- TASK DETAILS
Return the listing word for word, as given.

- SOURCE MATERIAL
-*-
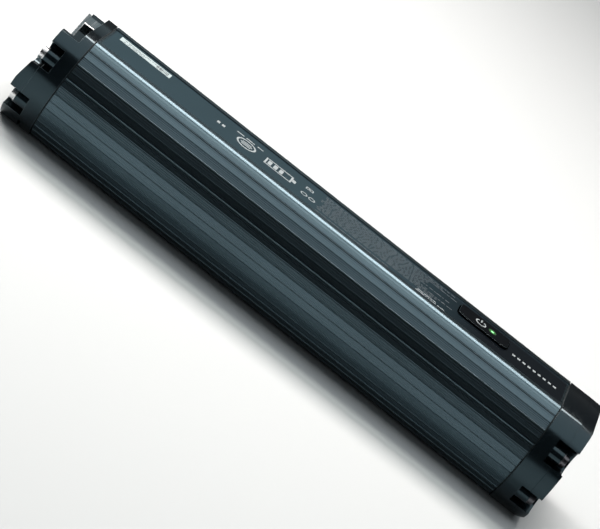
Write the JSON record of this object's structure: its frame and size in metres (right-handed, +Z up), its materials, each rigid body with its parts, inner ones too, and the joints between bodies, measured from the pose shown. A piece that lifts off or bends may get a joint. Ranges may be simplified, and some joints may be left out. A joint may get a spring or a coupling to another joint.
{
  "type": "battery pack",
  "caption": "In-tube e-bike battery pack: ribbed black aluminium sleeve, bolted plastic end caps, a latch pocket, a recessed terminal socket and a sprung power button on its flat label face.",
  "frame": {"origin": "centre of the footprint, on the surface that the pack lies on", "axes": "+X along the pack towards its connector end, +Z up out of the label face, +Y across"},
  "size_m": [0.371, 0.087, 0.0679],
  "materials": {
    "anodised_sleeve": "black anodised extrusion, satin",
    "cap_plastic": "glass-filled nylon, fine grain",
    "cover_plastic": "glass-filled nylon, smoother grain",
    "plated_steel": "zinc plated, satin",
    "bright_steel": "stainless, satin",
    "black_steel": "black zinc",
    "seal_rubber": "matt silicone",
    "terminal_plastic": "moulded insulator",
    "plated_brass": "gold plated",
    "label_film": "printed polyester film",
    "sticker_paper": "satin label stock",
    "button_plastic": "soft-touch moulding",
    "status_light": "clear green light guide",
    "circuit_board": "green solder mask",
    "insulation_film": "amber film",
    "insulation_paper": "fish paper",
    "nickel": "nickel strip",
    "holder_plastic": "moulded frame",
    "foam": "closed-cell foam",
    "chip_plastic": "epoxy package",
    "red_wire": "silicone wire",
    "black_wire": "silicone wire",
    "bare_aluminium": "bare",
    "connector_plastic": "natural nylon",
    "cell_can": "shrink-sleeved cell"
  },
  "bodies": {
    "pack": {"balance_harness": "insulation_film", "bms_board": "circuit_board", "bms_capacitors": "bare_aluminium", "bms_controller_chips": "chip_plastic", "bms_fuse": "chip_plastic", "bms_heat_spreader": "bare_aluminium", "bms_shunt": "nickel", "bms_transistors": "chip_plastic", "board_carrier": "holder_plastic", "board_screws": "bright_steel", "board_standoffs": "plated_brass", "button_bezel": "button_plastic", "button_gasket": "seal_rubber", "cell_column_1": "cell_can", "cell_column_2": "cell_can", "cell_column_3": "cell_can", "cell_column_4": "cell_can", "cell_holders": "holder_plastic", "cell_insulator_rings": "insulation_paper", "cell_links": "nickel", "column_insulators": "insulation_paper", "connector_cap_body": "cap_plastic", "connector_cap_cover": "cover_plastic", "connector_end_gasket": "seal_rubber", "connector_end_screws": "black_steel", "connector_end_washers": "black_steel", "cover_screws": "black_steel", "discharge_leads": "red_wire", "dome_switch": "bright_steel", "foam_pads": "foam", "harness_connector": "connector_plastic", "housing_sleeve": "anodised_sleeve", "insulation_sheet_bottom": "insulation_paper", "insulation_sheet_top": "insulation_paper", "label_film": "label_film", "lock_cap_body": "cap_plastic", "lock_cap_cover": "cover_plastic", "lock_end_gasket": "seal_rubber", "lock_end_screws": "bright_steel", "lock_end_washers": "bright_steel", "negative_lead": "black_wire", "positive_lead": "red_wire", "power_terminals": "plated_brass", "serial_sticker": "sticker_paper", "signal_terminals": "plated_brass", "status_led": "status_light", "strike_plate": "plated_steel", "switch_board": "circuit_board", "switch_cable": "insulation_film", "terminal_block": "terminal_plastic", "terminal_seal": "seal_rubber", "thermistors": "chip_plastic", "vent_plug": "cover_plastic"},
    "button": {"power_button": "button_plastic", "status_light_lens": "status_light"}
  },
  "joints": [
    {"name": "power_button_press", "type": "slide", "parent": "pack", "child": "button", "axis": [0, 0, -1], "range_m": [0, 0.0006], "stiffness_N_per_m": 3000}
  ]
}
-*-
- SOLUTION BELOW
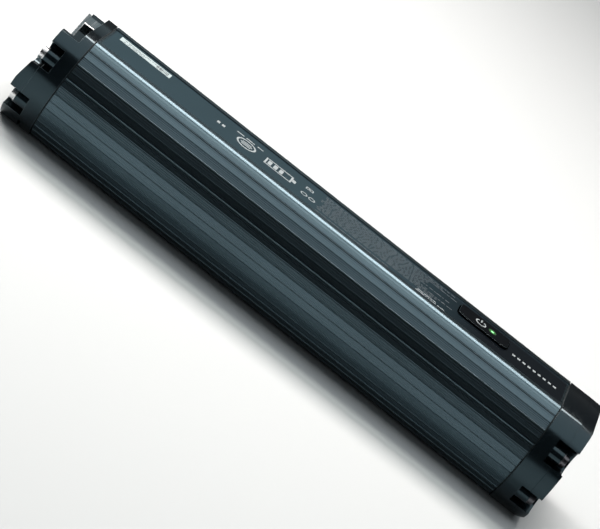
Write the JSON record of this object's structure: its frame and size in metres (right-handed, +Z up), its materials, each rigid body with its parts, inner ones too, and the joints between bodies, measured from the pose shown. A piece that lifts off or bends may get a joint. Ranges may be simplified, and some joints may be left out. A joint may get a spring or a coupling to another joint.
{
  "type": "battery pack",
  "caption": "In-tube e-bike battery pack: ribbed black aluminium sleeve, bolted plastic end caps, a latch pocket, a recessed terminal socket and a sprung power button on its flat label face.",
  "frame": {"origin": "centre of the footprint, on the surface that the pack lies on", "axes": "+X along the pack towards its connector end, +Z up out of the label face, +Y across"},
  "size_m": [0.371, 0.087, 0.0679],
  "materials": {
    "anodised_sleeve": "black anodised extrusion, satin",
    "cap_plastic": "glass-filled nylon, fine grain",
    "cover_plastic": "glass-filled nylon, smoother grain",
    "plated_steel": "zinc plated, satin",
    "bright_steel": "stainless, satin",
    "black_steel": "black zinc",
    "seal_rubber": "matt silicone",
    "terminal_plastic": "moulded insulator",
    "plated_brass": "gold plated",
    "label_film": "printed polyester film",
    "sticker_paper": "satin label stock",
    "button_plastic": "soft-touch moulding",
    "status_light": "clear green light guide",
    "circuit_board": "green solder mask",
    "insulation_film": "amber film",
    "insulation_paper": "fish paper",
    "nickel": "nickel strip",
    "holder_plastic": "moulded frame",
    "foam": "closed-cell foam",
    "chip_plastic": "epoxy package",
    "red_wire": "silicone wire",
    "black_wire": "silicone wire",
    "bare_aluminium": "bare",
    "connector_plastic": "natural nylon",
    "cell_can": "shrink-sleeved cell"
  },
  "bodies": {
    "pack": {"balance_harness": "insulation_film", "bms_board": "circuit_board", "bms_capacitors": "bare_aluminium", "bms_controller_chips": "chip_plastic", "bms_fuse": "chip_plastic", "bms_heat_spreader": "bare_aluminium", "bms_shunt": "nickel", "bms_transistors": "chip_plastic", "board_carrier": "holder_plastic", "board_screws": "bright_steel", "board_standoffs": "plated_brass", "button_bezel": "button_plastic", "button_gasket": "seal_rubber", "cell_column_1": "cell_can", "cell_column_2": "cell_can", "cell_column_3": "cell_can", "cell_column_4": "cell_can", "cell_holders": "holder_plastic", "cell_insulator_rings": "insulation_paper", "cell_links": "nickel", "column_insulators": "insulation_paper", "connector_cap_body": "cap_plastic", "connector_cap_cover": "cover_plastic", "connector_end_gasket": "seal_rubber", "connector_end_screws": "black_steel", "connector_end_washers": "black_steel", "cover_screws": "black_steel", "discharge_leads": "red_wire", "dome_switch": "bright_steel", "foam_pads": "foam", "harness_connector": "connector_plastic", "housing_sleeve": "anodised_sleeve", "insulation_sheet_bottom": "insulation_paper", "insulation_sheet_top": "insulation_paper", "label_film": "label_film", "lock_cap_body": "cap_plastic", "lock_cap_cover": "cover_plastic", "lock_end_gasket": "seal_rubber", "lock_end_screws": "bright_steel", "lock_end_washers": "bright_steel", "negative_lead": "black_wire", "positive_lead": "red_wire", "power_terminals": "plated_brass", "serial_sticker": "sticker_paper", "signal_terminals": "plated_brass", "status_led": "status_light", "strike_plate": "plated_steel", "switch_board": "circuit_board", "switch_cable": "insulation_film", "terminal_block": "terminal_plastic", "terminal_seal": "seal_rubber", "thermistors": "chip_plastic", "vent_plug": "cover_plastic"},
    "button": {"power_button": "button_plastic", "status_light_lens": "status_light"}
  },
  "joints": [
    {"name": "power_button_press", "type": "slide", "parent": "pack", "child": "button", "axis": [0, 0, -1], "range_m": [0, 0.0006], "stiffness_N_per_m": 3000}
  ]
}